Q2. What is the correct citation for this case?

The correct citation is AIR 1984 SC 1622 and (1984) 4 SCC 116. The judgment was delivered on 17 July 1984 by a three-judge bench comprising Justice Syed Murtaza Fazal Ali, Justice A. Varadarajan, and Justice Sabyasachi Mukherji. The citations "AIR 2002 SC 1856" and "(2002) 4 SCC 578" do not correspond to this case.

Q3. What are the five golden rules of circumstantial evidence in sequence?

The five rules are: (1) the circumstances from which guilt is to be inferred must be fully established; (2) the facts must be consistent only with the hypothesis of guilt and not explainable on any other hypothesis; (3) the circumstances must be of a conclusive nature and tendency; (4) they must exclude every possible hypothesis except that of guilt; and (5) the chain of evidence must be so complete as to leave no reasonable ground for a conclusion consistent with innocence, showing in all human probability that the accused committed the act.

Q4. Why was Sharad Birdhichand Sarda acquitted despite a strong suspicion of guilt?

The prosecution failed to conclusively prove Sharad's possession of potassium cyanide. The alternative hypothesis of Manju having committed suicide could not be excluded on the evidence, including her own statements about suicide in letters to family members. The chain of circumstances was therefore incomplete and could not satisfy Golden Rules 2, 4, and 5.

Q5. Do the five golden rules apply under the BSA, 2023?

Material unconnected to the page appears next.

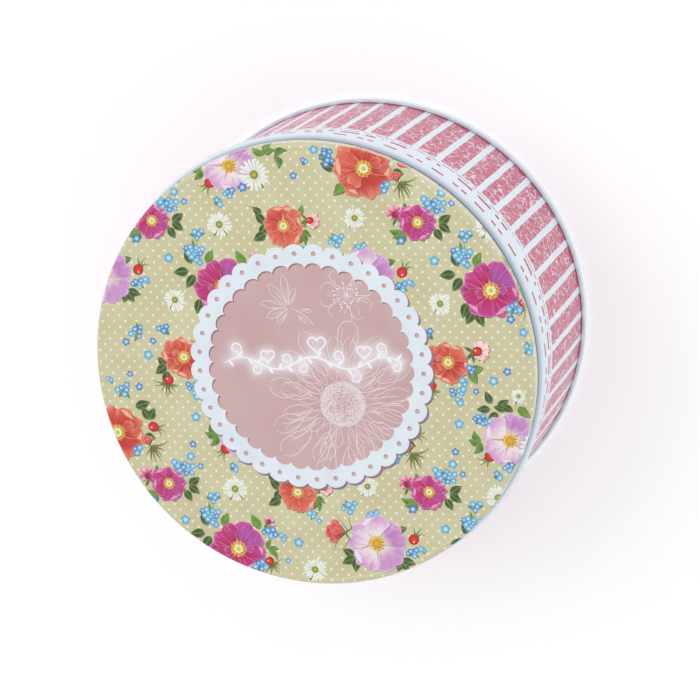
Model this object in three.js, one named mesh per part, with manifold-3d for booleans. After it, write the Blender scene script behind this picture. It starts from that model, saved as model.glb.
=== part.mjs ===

Yes. The Bharatiya Sakshya Adhiniyam (BSA), 2023, which replaced the Indian Evidence Act from 1 July 2024, continues to apply the same principles of relevance and proof. The five golden rules from Sharad Sarda remain the binding standard for evaluating circumstantial evidence under the BSA framework. Key BSA sections relevant to circumstantial evidence include Sections 3, 5, 7, 23, and 106.